Long-Term Value of Exploration: Measurements, Findings and Algorithms
Yi Su, Xiangyu Wang, Elaine Ya Le, Liang Liu, Yuening Li, Haokai Lu, Benjamin Lipshitz, Sriraj Badam, Lukasz Heldt, Shuchao Bi, Ed Chi, Cristos Goodrow, Su-Lin Wu, Lexi Baugher, Minmin Chen
TL;DR
This work tackles the challenge of quantifying the long-term value of exploration in production recommender systems by introducing the Discoverable Corpus metric and a user-corpus-codiverted A/B framework to link corpus growth with long-term user satisfaction. It then implements Neural Linear Bandits as a scalable exploration backbone within a large-scale, multi-stage ranking system and validates the approach through extensive live experiments. Key findings show that exploration enlarges the discoverable corpus, improves usefulness of tail and fresh content, and yields sustained gains in user satisfaction, with uncertainty estimates aligning with content and user characteristics. The study offers practical guidance for deploying exploration in industrial systems and points to future work on multi-task exploration and exploration-driven model learning.
Abstract
Effective exploration is believed to positively influence the long-term user experience on recommendation platforms. Determining its exact benefits, however, has been challenging. Regular A/B tests on exploration often measure neutral or even negative engagement metrics while failing to capture its long-term benefits. We here introduce new experiment designs to formally quantify the long-term value of exploration by examining its effects on content corpus, and connecting content corpus growth to the long-term user experience from real-world experiments.

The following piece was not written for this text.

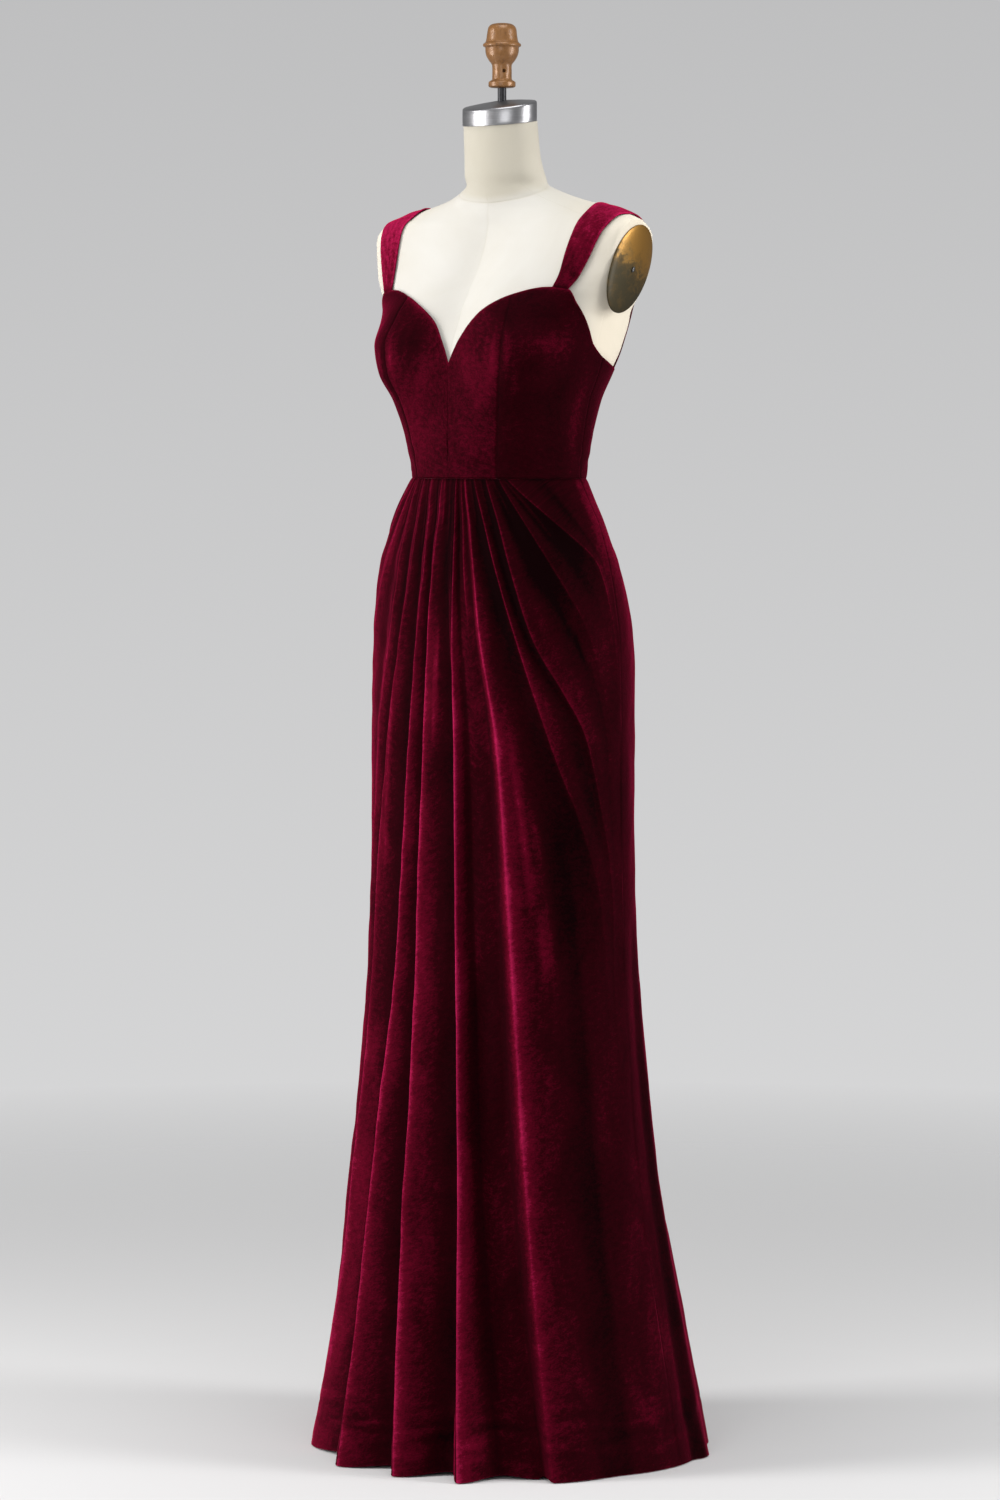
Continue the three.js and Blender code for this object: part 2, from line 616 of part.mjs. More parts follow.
// A solid turned round the vertical axis.
function turned(profile, segments, bottom) {
  const rings = profile.map((row) => {
    const ring = [];
    for (let c = 0; c < segments; c += 1) {
      const turn = (c / segments) * 2 * Math.PI;
      ring.push(new THREE.Vector3(row.radius * Math.sin(turn), -row.radius * Math.cos(turn), bottom + row.z));
    }
    return ring;
  });
  return ringSolid(rings);
}
const pinHole = wasm.Manifold.cylinder(8, 2, 2, 14)
  .rotate([90, 0, 0])
  .translate([0, -6, 0])
  .rotate([0, 0, 52])
  .translate([0, 0, 1698.5]);
add("finial", fromManifold(toManifold(turned(finialProfile, 22, 1678.5)).subtract(pinHole)), "wood", 0.45, 0);

// An arm plate is a low dome, oval, its long way leaning back, on the flat end of the arm stump.
function armPlate(profile, segments, back) {
  const lean = Math.atan(sizes.plateLean);
  const made = ringSolid(
    profile.map((row) => {
      const ring = [];
      for (let c = 0; c < segments; c += 1) {
        const turn = (c / segments) * 2 * Math.PI;
        ring.push(new THREE.Vector3(row.out, row.radius * 36.5 * Math.cos(turn), row.radius * 56 * Math.sin(turn)));
      }
      return ring;
    }),
  );
  made.rotateX(rad(-20));
  made.rotateY(lean);
  made.translate(sizes.plateOut, back, sizes.plateHeight);
  return made;
}
const plateProfile = [
  { out: 0.4, radius: 1 },
  { out: 2, radius: 1 },
  { out: 4.2, radius: 0.78 },
  { out: 5.8, radius: 0.42 },
  { out: 6.2, radius: 0.1 },
];
const screwProfile = [
  { out: 6.6, radius: 0.07 },
  { out: 7.6, radius: 0.07 },
  { out: 8, radius: 0.04 },
];
function flipped(geometry) {
  const made = geometry.clone();
  made.applyMatrix4(new THREE.Matrix4().makeScale(-1, 1, 1));
  const index = Array.from(made.index.array);
  for (let i = 0; i < index.length; i += 3) [index[i + 1], index[i + 2]] = [index[i + 2], index[i + 1]];
  made.setIndex(index);
  made.computeVertexNormals();
  return made;
}
add("arm_plate_left", armPlate(plateProfile, 26, sizes.plateBackLeft), "brass", 0.4, 0.9);
add("arm_plate_right", flipped(armPlate(plateProfile, 26, sizes.plateBackRight)), "brass", 0.4, 0.9);
add("plate_screw_left", armPlate(screwProfile, 8, sizes.plateBackLeft), "steel", 0.3, 1);
add("plate_screw_right", flipped(armPlate(screwProfile, 8, sizes.plateBackRight)), "steel", 0.3, 1);

// The stand under the skirt: a round foot, a collar and a pole up to the form's underside.
add("stand_pole", post(16, 12.3, sizes.formBottom - 0.3, 24), "darkSteel", 0.5, 0.8);
const footProfile = [
  { z: 0, radius: 168 },
  { z: 1.5, radius: 170 },
  { z: 8, radius: 170 },
  { z: 12, radius: 160 },
];
add("stand_foot", turned(footProfile, 40, 0), "darkSteel", 0.5, 0.8);
const collar = wasm.Manifold.cylinder(34, 30, 26, 24)
  .subtract(wasm.Manifold.cylinder(60, 16.4, 16.4, 24).translate([0, 0, -10]))
  .translate([0, 0, 12.3]);
add("stand_collar", fromManifold(collar), "darkSteel", 0.5, 0.8);

export default part;
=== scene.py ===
import math

import bpy
import numpy as np
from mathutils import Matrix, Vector


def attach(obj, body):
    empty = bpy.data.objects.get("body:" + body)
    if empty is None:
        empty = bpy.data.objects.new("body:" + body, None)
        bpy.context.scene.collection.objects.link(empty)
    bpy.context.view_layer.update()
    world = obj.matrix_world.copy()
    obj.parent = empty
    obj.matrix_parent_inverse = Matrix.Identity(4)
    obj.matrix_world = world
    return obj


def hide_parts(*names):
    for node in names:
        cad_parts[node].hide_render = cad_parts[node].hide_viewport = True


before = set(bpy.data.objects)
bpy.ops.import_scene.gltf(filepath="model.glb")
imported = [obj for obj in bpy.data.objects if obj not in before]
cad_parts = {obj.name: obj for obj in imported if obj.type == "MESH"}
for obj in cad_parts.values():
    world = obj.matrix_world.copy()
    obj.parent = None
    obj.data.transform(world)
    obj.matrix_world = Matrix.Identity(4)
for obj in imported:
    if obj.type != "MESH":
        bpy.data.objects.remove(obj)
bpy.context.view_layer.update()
print("stage: frame loaded")

# Lengths are in millimetres and angles in degrees, as in the part's source. An angle is seen from
# above, 0 at the front and growing towards the wearer's left. Meshes are put in metres at the end.
cloth = {
    "wall": 2.0,
    "seamGap": 0.12,  # between two sewn panels
    "waistGap": 0.08,
    "bodiceEase": 2.0,  # air between the form and the bodice
    "strapEase": 1.3,
    "waistHeight": 1200.0,
    "sideSeam": 95.0,
    "backPrincess": 142.0,
    "seamDip": 0.5,  # how far a seam pulls the cloth in
    "seamWidth": 1.8,
    "edgeRoll": 0.5,  # how far a turned edge bulges
}

formTable = {
    "z": [870, 975, 1050, 1100, 1150, 1200, 1246.3, 1294.5, 1328, 1361.4, 1396.9, 1428.4, 1454, 1480,
          1499, 1513, 1522.5, 1532, 1542, 1552, 1560, 1572, 1598, 1647.9],
    "side": [169, 170, 161, 150, 135, 113, 117, 126, 139, 149, 156, 157, 160, 171, 183, 190, 174, 143,
             103, 74, 56.5, 54, 50.5, 49.5],
    "front": [113, 113, 112, 110, 104, 99, 99, 98, 98, 95, 86, 73, 62, 54, 50, 49, 49.5, 48.5, 48, 46.5,
              45, 43, 40.5, 38],
    "back": [126, 128, 121, 104, 86, 78, 83, 94, 103, 110, 113, 111, 100, 89, 77, 66, 58, 50, 45, 42,
             41.5, 41, 40, 37],
    "centre": [0, 0, 0, 0, 0, 0, 0, 0, 0, 0, 0, 2, 6, 11, 16, 20, 22, 22, 20, 15.5, 11.5, 6, 0.5, -4],
    "squareFront": [2, 2, 2, 2, 2, 2, 2, 2.1, 2.2, 2.35, 2.5, 2.75, 3, 3.2, 3, 2.4, 1.75, 1.5, 1.5,
                    1.65, 1.85, 2, 2, 2],
    "squareBack": [2, 2, 2, 2, 2, 2, 2.15, 2.25, 2.4, 2.8, 3, 2.9, 2.6, 2.4, 2.1, 1.8, 1.6, 1.5, 1.5,
                   1.65, 1.85, 2, 2, 2],
    "bust": [0] * 6 + [6, 17.5, 29, 31, 20, 10, 3] + [0] * 11,
    "arm": [0] * 10 + [4, 27, 38, 33, 25, 10] + [0] * 8,
    "hollow": [0] * 9 + [2, 7, 8, 9, 8, 5, 2] + [0] * 8,
}

skirtTable = {
    "z": [0, 150, 300, 450, 600, 750, 850, 930, 1000, 1048, 1098, 1123, 1148, 1173, 1200],
    "left": [268, 238, 212, 195, 184, 180, 179, 178, 176, 170, 160, 153, 144, 130.5, 117],
    "right": [234, 221, 211, 199, 187, 180, 178, 178, 177, 171, 161, 153, 144, 132, 117],
    "front": [219, 182, 157, 142, 134, 132, 131, 131, 130, 129, 125, 121, 116, 111, 103],
    "back": [228, 204, 177, 155, 141, 135, 135, 136, 136, 131, 115, 100, 92, 87, 82],
}

edgeTable = {
    "angle": [0, 4, 9.3, 18, 31, 47, 64, 70.9, 73.8, 77.3, 81, 85.5, 96, 110, 130, 155, 180],
    "z": [1338.5, 1354, 1370, 1390, 1409, 1423.5, 1431.5, 1428.5, 1413.5, 1399, 1381, 1363, 1346.5,
          1335.8, 1329, 1326, 1325],
}
princessTable = {"z": [1195, 1276.8, 1350.6, 1415.6, 1436.3], "angle": [36, 38, 39.5, 45, 50]}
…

Once established the values of exploration, we investigate the Neural Linear Bandit algorithm as a general framework to introduce exploration into any deep learning based ranking systems. We conduct live experiments on one of the largest short-form video recommendation platforms that serves billions of users to validate the new experiment designs, quantify the long-term values of exploration, and to verify the effectiveness of the adopted neural linear bandit algorithm for exploration.